Il regista palestinese e Premio Oscar per il documentario No Other Land , Hamdan Ballal ricorda gli eventi della notte in cui è stato arrestato dalla polizia israeliana dopo essere stato "brutalmente" attaccato dai coloni nel suo villaggio di Susya, nel sud della Cisgiordania occupata. «Ho pensato che quelli fossero gli ultimi momenti della mia vita, che l'avrei persa a causa della violenza del pestaggio. La mia testa era incastrata tra il piede del colono, la porta e il muro, come se fosse un pallone da calcio», spiega Ballal.
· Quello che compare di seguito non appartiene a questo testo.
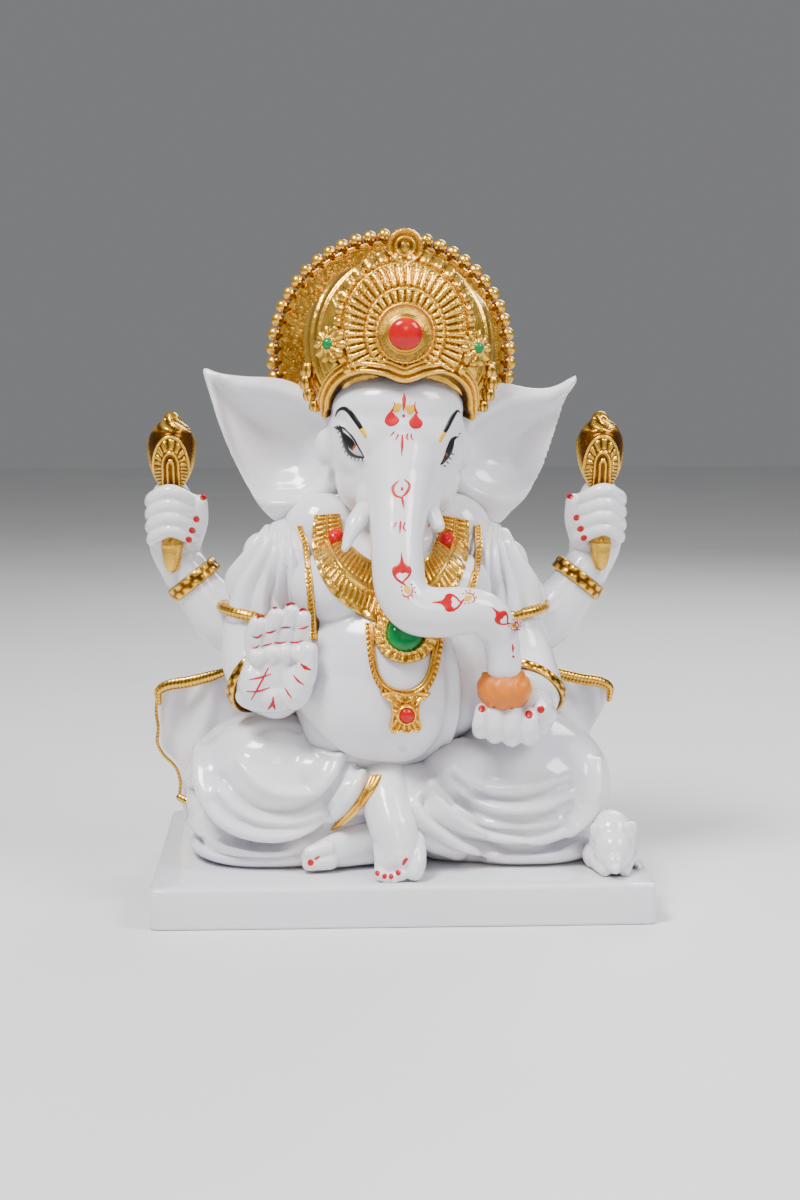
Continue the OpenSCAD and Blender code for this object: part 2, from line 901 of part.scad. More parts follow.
module left_sleeve() {
    color(RESIN) sleeve(1);
}

module sleeve_hem(side) {
    cast_against() {
        translate([torso_x, 0, 0]) mirror([side < 0 ? 1 : 0, 0, 0])
            bangle([53, 0, shoulder_z - 15], [0.35, -0.1, -1], elbow_r + 1.2, 2);
        torso_form();
        if (side < 0) right_arm_form(); else left_arm_form();
        translate([torso_x, 0, 0]) mirror([side < 0 ? 1 : 0, 0, 0]) {
            rear_arm_form();
            sleeve_form();
        }
    }
}

module right_sleeve_hem() {
    color(GOLD) sleeve_hem(-1);
}

module left_sleeve_hem() {
    color(GOLD) sleeve_hem(1);
}

// The shawl falls from the shoulders behind the figure and flares out sideways into two wings.
shawl_y = legs_d / 2;
wing_z = seat_z + 61;
wing_reach = knee_span * 0.555;

module shawl_form() {
    rows = [
        [shoulder_z + 4, 35, 9, 23], [shoulder_z - 14, 47, 10, 28], [shoulder_z - 30, 56, 10, shawl_y - 7],
        [wing_z + 5, 62, 9, shawl_y - 4], [wing_z + 1.5, 74, 7, shawl_y - 3], [wing_z - 2, wing_reach, 4.5, shawl_y - 3],
        [wing_z - 12, wing_reach, 5.5, shawl_y - 2], [wing_z - 32, wing_reach * 0.95, 9, shawl_y],
        [seat_z + 14, wing_reach * 0.94, 11, shawl_y + 2], [seat_z - 3, wing_reach * 0.93, 12, shawl_y + 3]
    ];
    skin([
        for (j = [0:len(rows) - 1])
            let (row = rows[len(rows) - 1 - j])
            ring([torso_x, row[3], row[0]], [1, 0, 0], [0, 1, 0], [row[1], row[2]], 20, j)
    ], [torso_x, shawl_y + 3, seat_z - 5], [torso_x, 22, shoulder_z + 7]);
}

module shawl_back() {
    color(RESIN) cast_against() {
        intersection() {
            shawl_form();
            above(seat_z);
        }
        torso_form();
        lap_form();
        half_leg_forms();
        right_side() rear_arm_form();
        left_side() rear_arm_form();
        right_arm_form();
        left_arm_form();
        right_side() sleeve_form();
        left_side() sleeve_form();
        right_side() tenon(tenon_d, tenon_l);
        left_side() tenon(tenon_d, tenon_l);
    }
}

module wing_border(side) {
    cast_against() {
        translate([torso_x, 0, 0]) limb([
            [side * (wing_reach - 0.5), shawl_y - 6, wing_z - 9], [side * (wing_reach - 2), shawl_y - 7, wing_z - 3],
            [side * (wing_reach - 12), shawl_y - 9, wing_z - 0.5], [side * (wing_reach - 26), shawl_y - 10, wing_z + 2]
        ], [2, 2.4, 2.4, 2], 10);
        shawl_form();
        if (side < 0) right_side() rear_arm_form(); else left_side() rear_arm_form();
        half_leg_forms();
        right_arm_form();
        left_arm_form();
    }
}

module right_wing_border() {
    color(GOLD) wing_border(-1);
}

module left_wing_border() {
    color(GOLD) wing_border(1);
}

// The gold edge of the shawl down the front of the chest.
module shawl_border(side, low) {
    cast_against() {
        limb([
            [torso_x + side * 34, -15, shoulder_z + 23], [torso_x + side * 33, -24, shoulder_z + 10],
            [torso_x + side * 30, -31, shoulder_z - 4], [torso_x + side * 28.5, -36, low]
        ], [2.8, 2.8, 2.8, 2.4], 10);
        torso_form();
        head_form();
        half_leg_forms();
        right_palm_form();
        right_side() sleeve_form();
        left_side() sleeve_form();
        ear_form();
        right_ear_form();
        trunk_form();
        tusk_form(-1, tusk_l);
    }
}

module right_shawl_border() {
    color(GOLD) shawl_border(-1, shoulder_z - 22);
}

module left_shawl_border() {
    color(GOLD) shawl_border(1, shoulder_z - 8);
}

// ---- Jewellery ---------------------------------------------------------------------------------

collar_z = shoulder_z - 6;
ruby_seats = [[-23, -28, shoulder_z + 17], [17.5, -28, shoulder_z + 16]];
small_ruby_d = 5;

module collar_form() {
    limb([
        for (a = [-80:20:80])
            [torso_x * 0.8 + 25 * sin(a), -19 - 13 * cos(a), collar_z + 27 - 26 * cos(a)]
    ], [for (a = [-80:20:80]) 7.5], 10, [0, 1, 0], 0.55);
}

module necklace() {
    color(GOLD) difference() {
        cast_against() {
            collar_form();
            torso_form();
            head_form();
            trunk_form();
            tusk_form(-1, tusk_l);
            tusk_form(1, tusk_l * 0.6);
            shawl_border(-1, shoulder_z - 22);
            shawl_border(1, shoulder_z - 8);
        }
        for (p = ruby_seats) translate(p) sphere(d = small_ruby_d + 2 * glue_gap, $fn = 24);
    }
}

module necklace_rubies() {
    color("crimson") for (p = ruby_seats) translate(p) sphere(d = small_ruby_d, $fn = 24);
}

// Each jewel on the belly stands on its curve: the belly's front surface at offset x and height z.
function belly_y(x, z) =
    belly_c.y - belly_r.y * sqrt(max(0.05, 1 - pow((x - belly_c.x) / belly_r.x, 2) - pow((z - belly_c.z) / belly_r.z, 2)));

gem_z = belly_c.z + 13;
gem_r = [7.5, 4, 7];
gem_c = [0, belly_y(0, gem_z) - 0.5, gem_z];
drop_z = belly_c.z - 11;

module pendant_setting() {
    color(GOLD) cast_against() {
        egg(gem_c + [0, 1, 0], [12, 4, 11]);
        egg(gem_c + [0, -1, 1], gem_r);
        torso_form();
        collar_form();
        trunk_form();
    }
}

module pendant_emerald() {
    color("forestgreen") cast_against() {
        egg(gem_c + [0, -1, 1], gem_r);
        torso_form();
        trunk_form();
        collar_form();
    }
}

module pendant_loop() {
    low = drop_z + 8;
    color(GOLD) cast_against() {
        limb([
            for (a = [-90:18:90]) let (x = 12.5 * sin(a), z = gem_z + 4 - (gem_z + 4 - low) * cos(a))
                [x, belly_y(x, z) - 0.8, z]
        ], [for (a = [-90:18:90]) 2.6], 10);
        torso_form();
        collar_form();
        egg(gem_c + [0, 1, 0], [12, 4, 11]);
        egg(gem_c + [0, -1, 1], gem_r);
        trunk_form();
        drop_form();
    }
}

module drop_form() {
    egg([0, belly_y(0, drop_z) - 0.5, drop_z], [5.6, 3, 7.5]);
}

module pendant_drop() {
    color(GOLD) difference() {
        cast_against() {
            drop_form();
            torso_form();
        }
        translate([0, belly_y(0, drop_z) - 3.4, drop_z]) sphere(d = 4 + 2 * glue_gap, $fn = 24);
    }
}

module pendant_ruby() {
    color("crimson") translate([0, belly_y(0, drop_z) - 3.4, drop_z]) sphere(d = 4, $fn = 24);
}

// ---- One line for each node --------------------------------------------------------------------

plinth();
plinth_dowels();
lap();
right_leg();
left_leg();
dhoti_border();
right_foot();
left_foot();
torso_dowels();
torso();
neck_dowel();
head();
trunk();
right_ear();
left_ear();
right_tusk();
left_tusk();
crown_cap();
crown_medallion();
crown_band();
crown_flowers();
crown_finial();
crown_ruby();
crown_emeralds();
halo();
halo_beads();
right_arm();
right_palm();
right_bracelet();
left_arm();
left_hand();
left_bracelet();
laddu();
rear_right_arm();
rear_right_fist();
rear_right_bangle();
rear_right_mace();
rear_left_arm();
rear_left_fist();
rear_left_bangle();
rear_left_mace();
right_sleeve();
left_sleeve();
right_sleeve_hem();
left_sleeve_hem();
shawl_back();
right_shawl_border();
left_shawl_border();
right_wing_border();
left_wing_border();
necklace();
necklace_rubies();
pendant_setting();
pendant_emerald();
pendant_loop();
pendant_drop();
pendant_ruby();
mouse();
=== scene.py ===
"""Seated Ganesha idol in polished white resin with antique gold ornament, built around the packed model.

Sizes in the tables below are millimetres in the packed model's own frame: the figure's right side is at -X,
its front faces -Y, and the plinth stands on Z = 0. Each surface is turned into metres when its mesh is made.
"""

from math import asin, cos, dist, pi, radians, sin

import bpy
import numpy as np
from mathutils import Matrix, Vector


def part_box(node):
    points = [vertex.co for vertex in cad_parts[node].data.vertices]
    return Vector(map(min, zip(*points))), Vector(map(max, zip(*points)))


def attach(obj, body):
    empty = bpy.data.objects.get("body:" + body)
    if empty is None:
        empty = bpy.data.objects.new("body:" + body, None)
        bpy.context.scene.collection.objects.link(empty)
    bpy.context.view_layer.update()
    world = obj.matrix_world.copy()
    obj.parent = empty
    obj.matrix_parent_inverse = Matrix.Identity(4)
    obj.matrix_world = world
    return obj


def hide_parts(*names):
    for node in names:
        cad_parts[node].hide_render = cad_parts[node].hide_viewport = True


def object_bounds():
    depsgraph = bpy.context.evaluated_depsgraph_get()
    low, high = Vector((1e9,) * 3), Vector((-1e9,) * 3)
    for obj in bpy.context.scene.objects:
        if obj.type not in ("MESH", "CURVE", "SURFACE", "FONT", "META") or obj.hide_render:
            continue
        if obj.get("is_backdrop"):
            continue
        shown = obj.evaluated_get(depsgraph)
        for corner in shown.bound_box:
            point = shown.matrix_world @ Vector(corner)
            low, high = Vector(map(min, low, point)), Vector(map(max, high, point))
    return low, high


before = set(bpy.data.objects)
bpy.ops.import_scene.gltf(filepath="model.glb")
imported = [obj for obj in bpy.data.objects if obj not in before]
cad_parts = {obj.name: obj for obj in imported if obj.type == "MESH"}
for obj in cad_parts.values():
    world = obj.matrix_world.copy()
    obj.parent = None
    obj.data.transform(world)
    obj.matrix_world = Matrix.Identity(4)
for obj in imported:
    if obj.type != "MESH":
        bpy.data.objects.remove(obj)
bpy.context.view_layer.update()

bl_info = {
    "name": "Seated Ganesha idol",
    "version": (1, 0, 0),
    "blender": (4, 5, 0),
    "location": "3D View > Sidebar > Idol",
    "description": "Builds the resin castings, gold ornament and painted marks of a seated Ganesha idol",
    "category": "Object",
}

MM = 0.001
MIDDLE = -3.5  # the torso's middle, and the mirror line of the raised arms
SEAT_CUT, MOUSE_CUT = 14.6, 14.7  # where the castings on the plinth are cut level, just under its top
STONE_X, STONE_Z = 1.5, 213.2  # middle of the crown's red stone
HALO_X, HALO_Z, BEAD_RING = -1.4, 205.5, 46.4  # middle of the halo, and the radius of its ring of beads
HALO_CUT = 179.0  # height at which the halo is cut level
FACE_PLANE, TRUNK_PLANE, PALM_PLANE, LIMB_PLANE = -33, -50, -38, -45  # Y of the planes that marks are laid from

# The line along which marks and ornament are laid on the skins: the direction the figure is looked at from.
TURN, DIP = radians(2.6), radians(7.0)
EYE = np.array([-32.9, -747.7, 203.6])
AHEAD = np.array([sin(TURN) * cos(DIP), cos(TURN) * cos(DIP), -sin(DIP)])
SIDE = np.array([cos(TURN), -sin(TURN), 0.0])
RISE = np.cross(SIDE, AHEAD)

SKINS = {}  # finished skins by name, which ornament and paint are laid on


# ---- Curves and closed skins ---------------------------------------------------------------------


def unit(v):
    """Each vector divided by its own length."""
    return v / np.maximum(np.linalg.norm(v, axis=-1, keepdims=True), 1e-9)


def spline(points, count):
    """A Catmull-Rom curve: each stretch is a cubic blend of the four points around it. Evenly spaced by length."""
    p = np.asarray(points, float)
    p = p[:, None] if p.ndim == 1 else p
    ends = np.vstack([2 * p[0] - p[1], p, 2 * p[-1] - p[-2]])

    def at(t):
        i = np.minimum(t.astype(int), len(p) - 2)
        f = (t - i)[:, None]
        a, b, c, d = ends[i], ends[i + 1], ends[i + 2], ends[i + 3]
        return 0.5 * (2 * b + (c - a) * f + (2 * a - 5 * b + 4 * c - d) * f**2 + (3 * b - a - 3 * c + d) * f**3)

    fine = np.linspace(0, len(p) - 1, 12 * len(p))
    run = np.concatenate([[0], np.cumsum(np.linalg.norm(np.diff(at(fine), axis=0), axis=1))])
    return at(np.interp(np.linspace(0, run[-1], count), run, fine)) if p.shape[1] > 1 else at(
        np.linspace(0, len(p) - 1, count))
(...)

«L'attacco che ho subito, con tale brutalità, mi ha fatto capire che era perché avevo vinto l'Oscar. La sicurezza l'ho avuta quando sono stato trattenuto nella base militare israeliana. Potevo sentire il cambio di turno tra i soldati, e ogni soldato che lavorava a un nuovo turno menzionava il mio nome insieme alla parola "Oscar" prima di continuare in ebraico. Anche se non riuscivo a capire tutto quello che dicevano, ho riconosciuto chiaramente il mio nome e la parola "Oscar". Poiché quelle parole non cambiano in ebraico», ha detto il regista palestinese.
Intanto un altro dei registi del documentario No Other Land, l'israeliano Yuval Abraham, ha denunciato su X che l'Academy, che ha assegnato loro l'Oscar, si è rifiutata di sostenere pubblicamente Hamdan Ballal mentre era "scomparso”. Quando veniva picchiato e torturato dai soldati e dai coloni israeliani. Il regista palestinese era stato assalito e rapito il 24 marzo a casa sua, non lontano dal villaggio protagonista del documentario Premio Oscar, in Cisgiordania. Ovvero Masafer Yatta, una comunità palestinese che, trovandosi in territorio occupato, viene ormai dal 2019 sottoposta a qualsiasi atto da parte dell'esercito (e dai coloni): la volontà è quella di allontanare i residenti per trasformare la zona in un poligono militare. I 4 registi del film, due israeliani e due palestinesi, dal 2019 al 2023 hanno filmato le proteste, gli attacchi e gli atti di resistenza.